The fast-food workers’ uprising that began 18 months ago has expanded to become a global salvo against inequality, with workers striking in 33 countries on May 15. Fast-food CEOs are paid 1,200 times as much as workers in that industry. That’s more than four times the amount of CEO-to-worker inequality in the U.S. economy as a whole, which already has an outrageous level of pay disparity.

It is easy to see pay disparity as an issue of economic fairness, but less intuitive to see it as a health issue. But, countries that have more economic inequality have been shown to have worse health outcomes and more social problems than countries with greater equality. For example, populations in more unequal countries experience lower life expectancy, higher infant mortality, more mental illness, and higher rates of homicide and incarceration. The United States fares particularly poorly on these measures, a sad outlier in every graph that makes comparisons across the industrialized world.

Researchers like the UK’s Richard Wilkinson have shown that when countries are more equal, they not only experience better health outcomes at the bottom of society, but at the top of society, as well. Yes, the benefits are greater for those at the bottom, but everyone benefits.
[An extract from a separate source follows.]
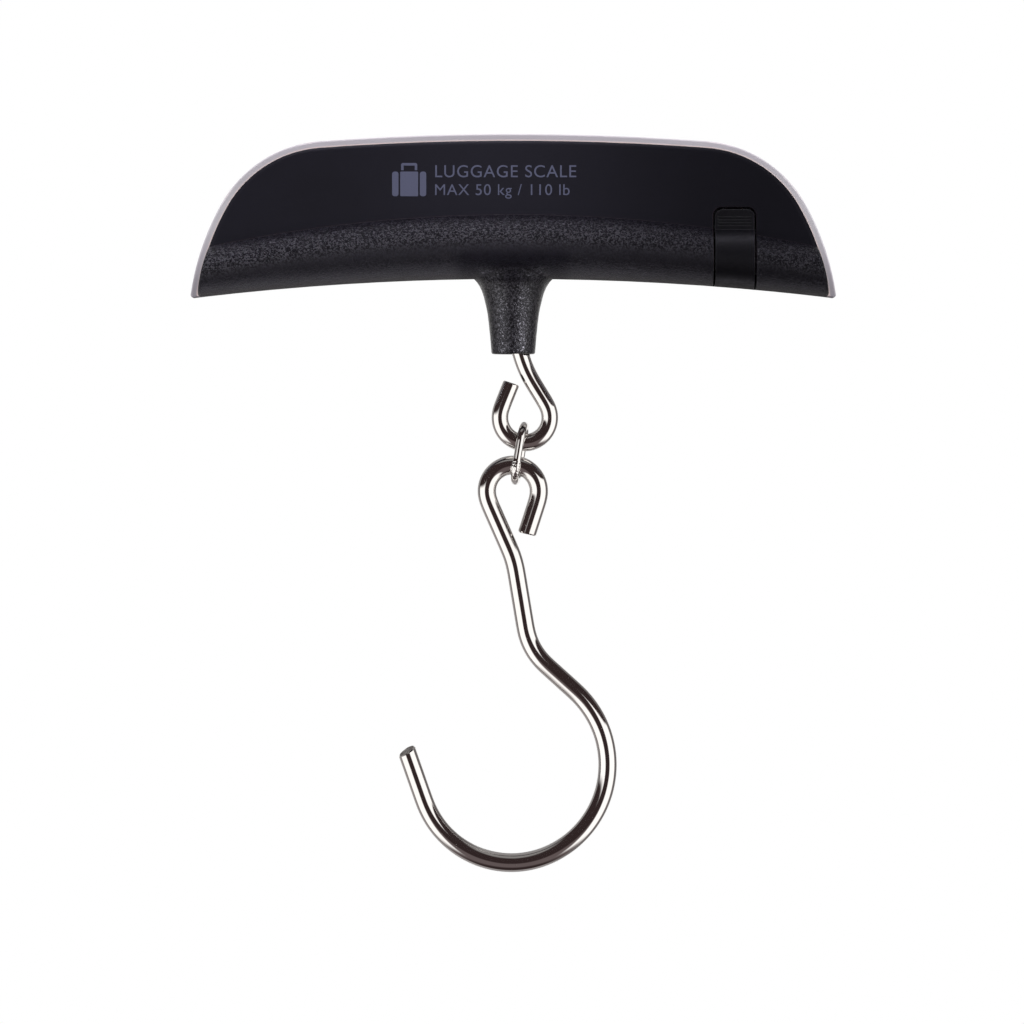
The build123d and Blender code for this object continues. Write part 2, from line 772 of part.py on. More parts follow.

So, I could look at the fast-food uprising and say it’s not my fight. After all, I rarely eat fast food and I’m not a low-wage worker. But, if I take a big-picture view of it – informed by the work of Wilkinson, et al. – I can see that the strikes could potentially benefit all of us, by contributing to the creation of a more equal and, thus, more healthy society.

Because it has so many workers making wages that place them below the poverty level, the United States has a category of people it calls the “working poor.” This is one side of the inequality coin. On the other side, “CEO compensation has grown far faster than the stock market or the productivity of the economy” over the last several decades, according to the Economic Policy Institute. In fact, CEO compensation went up 875 percent between 1978 and 2012. The typical worker’s pay went up only 5.4 percent during the same period.

Workers are doing their part to address disparity from the bottom up, risking their jobs by speaking out publicly when they do not have a union to protect them. In fact, one of the things they are seeking is the right to unionize without fear of retaliation from their employers.

The strikers’ rhetoric stresses fairness and greater equality, but it could just as legitimately stress the benefits to their health of a higher wage and greater job security. Meanwhile, we should all be rooting for the fast-food workers’ success – for their health, and ours.